### Written task
Below are the records. Restate word for word every line from the one that contains "What FreeCAD Python" through the final line, both included.

### Extracted data
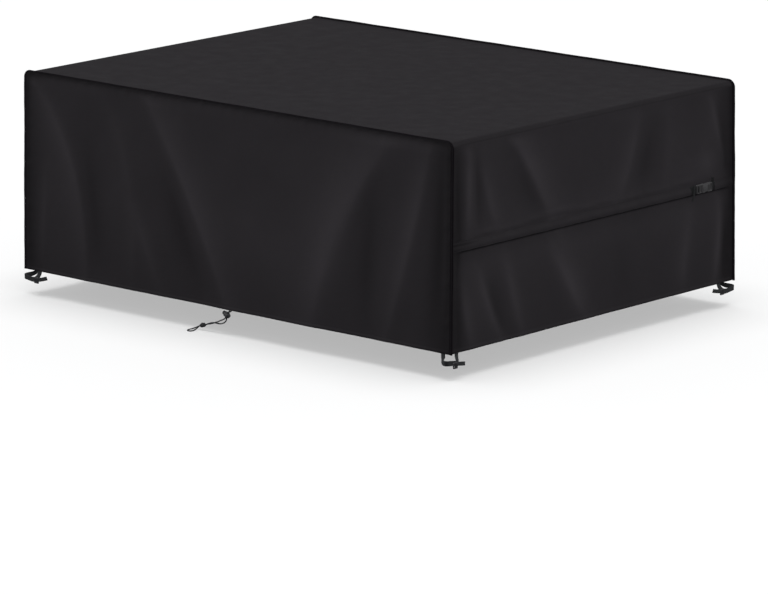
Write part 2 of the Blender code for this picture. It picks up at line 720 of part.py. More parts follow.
def lock_frame():
    """The lock's own frame: Z along its plunger and X the way the cord runs down through it."""
    z = LOCK_AXIS
    y = Vector((0, -1, 0))
    x = y.cross(z)
    return Matrix.Translation(LOCK_CENTRE) @ Matrix((x, y, z)).transposed().to_4x4()


def knot_face(sign, offset):
    """The middle of a strand where it meets one end of the knot."""
    return KNOT_CENTRE + KNOT_AXIS * sign * (KNOT_LENGTH / 2 + KNOT_GAP) + Vector((0, offset, 0))


def build_drawcord(material):
    frame = lock_frame()
    for name, offset, above, below in (
        ("drawcord_strand_a", CORD_APART, STRAND_A_ABOVE, STRAND_A_BELOW),
        ("drawcord_strand_b", -CORD_APART, STRAND_B_ABOVE, STRAND_B_BELOW),
    ):
        in_lock = [frame @ Vector((x, offset, 0)) for x in LOCK_RUN]
        face = knot_face(-1, -offset)
        lead = face - KNOT_AXIS * KNOT_LEAD
        tube(name, smooth_route([*above, *in_lock, *below, lead, face], CORD_SPACING), material)
    start = knot_face(1, CORD_APART)
    end = knot_face(1, -CORD_APART)
    lead = KNOT_AXIS * KNOT_LEAD
    loop = [start, start + lead, *END_LOOP, end + lead, end]
    tube("drawcord_loop", smooth_route(loop, CORD_SPACING), material)


def build_knot(material):
    half = KNOT_LENGTH / 2
    profile = [(0, -half), (KNOT_FACE_RADIUS, -half)]
    for angle in map(math.radians, (-50, -25, 0, 25, 50)):
        profile.append((KNOT_RADIUS * math.cos(angle), half * KNOT_BULGE * math.sin(angle)))
    profile += [(KNOT_FACE_RADIUS, half), (0, half)]
    knot = turned("drawcord_knot", profile, material, steps=16)
    turn = Vector((0, 0, 1)).rotation_difference(KNOT_AXIS).to_matrix().to_4x4()
    place([knot], Matrix.Translation(KNOT_CENTRE) @ turn)


def build_lock(plastic):
    """The cord lock: a barrel, and a spring-loaded plunger whose hole pinches the two strands."""
    frame = lock_frame()
    bore = PLUNGER_RADIUS + PLUNGER_CLEARANCE
    bore_wall = ((bore, BARREL_OUTSIDE[-1][1]), (bore, BORE_FOOT), (0.0, BORE_FOOT))
    barrel = turned("cord_lock_barrel", BARREL_OUTSIDE + bore_wall, plastic)
    wide, high = BARREL_HOLE
    barrel_hole = box("barrel_hole", (-2 * LOCK_RADIUS, -wide, -high), (2 * LOCK_RADIUS, wide, high), plastic,
                      HOLE_BEVEL)
    cut(barrel, barrel_hole)
    button = turned("cord_lock_button", BUTTON_OUTSIDE, plastic)
    wide, high = BUTTON_HOLE
    button_hole = box("button_hole", (-2 * LOCK_RADIUS, -wide, -high),
                      (2 * LOCK_RADIUS, wide, high + PLUNGER_TRAVEL + GAP), plastic, HOLE_BEVEL)
    cut(button, button_hole)
    place([barrel, barrel_hole, button, button_hole], frame)


# ---------------------------------------------------------------- the whole cover

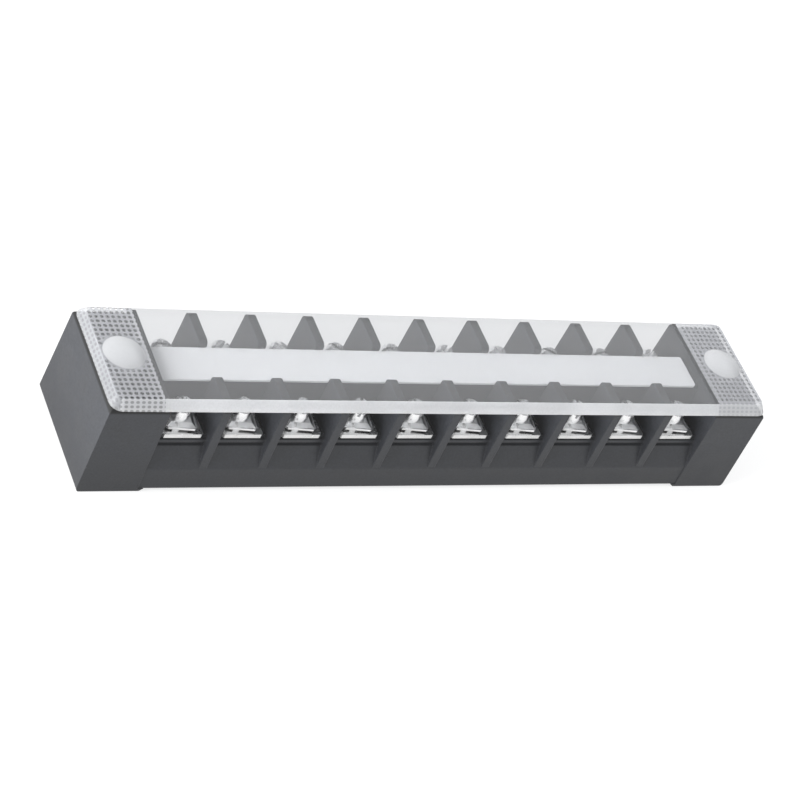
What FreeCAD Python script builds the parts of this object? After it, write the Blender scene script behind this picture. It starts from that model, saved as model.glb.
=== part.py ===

### Task answer
What FreeCAD Python script builds the parts of this object? After it, write the Blender scene script behind this picture. It starts from that model, saved as model.glb.
=== part.py ===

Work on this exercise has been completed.